Both coaches speak about the need for a girls’ youth program. Other towns, including New Canaan, Darien, Greenwich and Ridgefield, have well-established youth programs for both boys and girls. Some of these towns also have a local rink, which along with their youth leagues, gives their girls’ high school teams a competitive advantage.
“It would be great to get girls and boys in Wilton started earlier. Launching a youth program here would require at least one dedicated individual to recruit skaters, organize the program, find a rink and ice times, and raise the necessary funds to make this all happen, and then keep it going year after year,” Emerson explains. Maxfield says he’d be more than happy to help get one started in Wilton, and that anyone wishing to take the lead on this, can email him. They both agree that it would also be great if Wilton had its own rink.

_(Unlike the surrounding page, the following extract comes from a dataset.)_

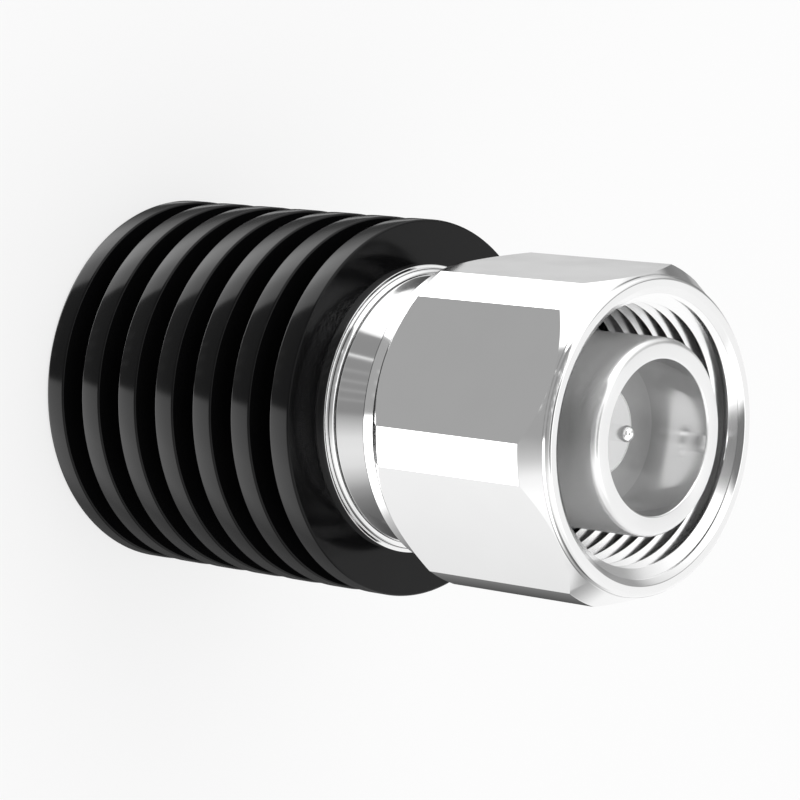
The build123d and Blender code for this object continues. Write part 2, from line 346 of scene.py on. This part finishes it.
def sink_outline():
    corners = [(0, 0, 0)]
    for index in range(FIN_COUNT):
        low = index * (FIN_THICKNESS + FIN_GAP)
        high = low + FIN_THICKNESS
        if index > 0:
            corners.append((CORE_RADIUS, low, GROOVE_EDGE))
        corners.append((sink_radius, low, FIN_EDGE if index else FOOT_EDGE))
        corners.append((sink_radius, high, FIN_EDGE))
        if index < FIN_COUNT - 1:
            corners.append((CORE_RADIUS, high, GROOVE_EDGE))
    corners += [(SPIGOT_RADIUS, sink_top, 0), (SPIGOT_RADIUS, stack_top, 0),
                (sleeve_radius, stack_top, 0), (sleeve_radius, sink_floor, 0), (0, sink_floor, 0)]
    return corners


piece(turned(sink_outline()), "finned_heat_sink", black_anodised, "load", "heat_sink")

# %% [markdown]
# The body is brass, turned and plated bright. What shows of it is a thin flange against the
# heat sink, a ring on the flange, and a cone down to the neck on which the nut spins. The
# fillet at the cone's foot is a bevel on the hollow corner of the outline, made like the
# small breaks on its sharp corners, only wider.

# %% The connector body
FLANGE_THICKNESS = 0.33
RING_RADIUS = 8.2
RING_THICKNESS = 0.42
RING_EDGE = 0.33
CONE_FOOT_RADIUS = 7.85
CONE_FILLET = 0.42
CONE_GAP = 0.15
NECK_RADIUS = 6.9
TUBE_THREAD_RADIUS = 5.2
LINE_BORE_RADIUS = 3.5
FINE_EDGE = 0.04
RING_GROOVE_FLOOR = 6.15
SEAT_CLEARANCE = 0.02
flange_top = sink_top + FLANGE_THICKNESS
ring_top = flange_top + RING_THICKNESS
snap_low, snap_high = (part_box("snap_ring")[i].z / MM for i in (0, 1))
seal_low, seal_high = (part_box("neck_seal")[i].z / MM for i in (0, 1))
rear_bead_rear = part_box("rear_bead")[0].z / MM


def body_outline():
    spigot = SPIGOT_RADIUS - SEAT_CLEARANCE
    corners = [
        (LINE_BORE_RADIUS, stack_top, 0), (spigot, stack_top, 0), (spigot, sink_top, 0),
        (flange_radius, sink_top, 0), (flange_radius, flange_top, FINE_EDGE),
        (RING_RADIUS, flange_top, FINE_EDGE), (RING_RADIUS, ring_top, RING_EDGE),
        (CONE_FOOT_RADIUS, ring_top, CONE_FILLET), (NECK_RADIUS, nut_rear - CONE_GAP, 0),
    ]
    for low, high in ((seal_low, seal_high), (snap_low, snap_high)):
        corners += [(NECK_RADIUS, low - SEAT_CLEARANCE, 0), (RING_GROOVE_FLOOR, low - SEAT_CLEARANCE, 0),
                    (RING_GROOVE_FLOOR, high + SEAT_CLEARANCE, 0), (NECK_RADIUS, high + SEAT_CLEARANCE, 0)]
    corners += [
        (NECK_RADIUS, neck_front, FINE_EDGE), (TUBE_THREAD_RADIUS, neck_front, 0),
        (TUBE_THREAD_RADIUS, tube_rear, 0), (bead_radius, tube_rear, 0),
        (bead_radius, rear_bead_rear, 0), (LINE_BORE_RADIUS, rear_bead_rear, 0),
    ]
    return corners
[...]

Eleven of Wilton’s 30 players are graduating this spring, and many of them plan to play club ice hockey in college. Maxfield says while it’s tough to lose so many team members, the returning ones have already been asking what they can do in the off-season to improve. “These girls are incredibly resilient and committed. Their spirit is great.” He insists that the team’s season record of 5 wins and 15 loses doesn’t begin to reflect how well and how hard they played.

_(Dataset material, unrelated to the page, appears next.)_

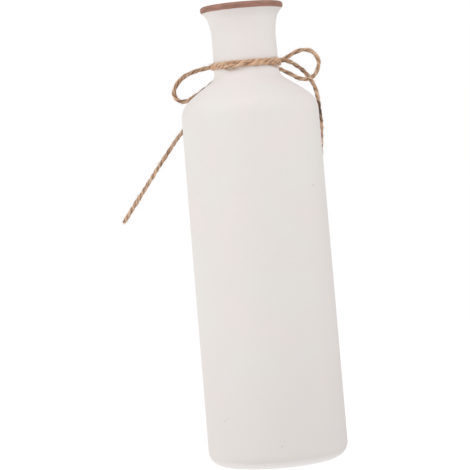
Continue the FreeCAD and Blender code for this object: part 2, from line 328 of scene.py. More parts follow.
def end_tree(tree, geometry, material):
    """Closes a tree: real geometry, in its material."""
    real = add(tree, "GeometryNodeRealizeInstances", {"Geometry": geometry})
    done = add(tree, "GeometryNodeSetMaterial", {"Geometry": real, "Material": material})
    feed(tree, tree.nodes.new("NodeGroupOutput"), {"Geometry": done})


def make_piece(source, name, tree, values):
    """Runs a tree on an object and keeps the result as a plain mesh under the piece's name."""
    modifier = source.modifiers.new(tree.name, "NODES")
    modifier.node_group = tree
    for item in tree.interface.items_tree:
        if item.in_out == "INPUT" and item.name in values:
            modifier[item.identifier] = values[item.name]
    result = source.evaluated_get(bpy.context.evaluated_depsgraph_get())
    piece = bpy.data.objects.new(name, bpy.data.meshes.new_from_object(result))
    piece.data.name = name
    scene.collection.objects.link(piece)
    source.modifiers.remove(modifier)
    return piece


def stored(tree, geometry, name, value, data_type="FLOAT"):
    """Keeps a value on each point under a name."""
    feeds = {"Geometry": geometry, "Name": name, "Value": value}
    return add(tree, "GeometryNodeStoreNamedAttribute", feeds, data_type=data_type)


def recalled(tree, name, data_type="FLOAT"):
    """A value kept under a name."""
    return add(tree, "GeometryNodeInputNamedAttribute", {"Name": name}, data_type=data_type)


def noise(tree, vector, scale, detail=2.0, **settings):
    """Smooth noise round a half, over a vector in metres."""
    return add(tree, "ShaderNodeTexNoise", {"Vector": vector, "Scale": scale, "Detail": detail}, **settings)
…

Picking up on this point, Thomas recounts that when the team played Greenwich, they held them off 1-0 in the first period and that the final score was just 1-3. “We put up a really strong fight. Greenwich ended up winning FCIAC’s. They were number one in the state. The fact that we did as well as we did against them says so much about our team. We’re more than our record. I’m really proud of how we played, we had a lot of heart.”
And while the Wilton High School girls’ ice hockey team has proven they’re fire on the ice, they still take the time to stop and help up an opponent. Now that’s heart.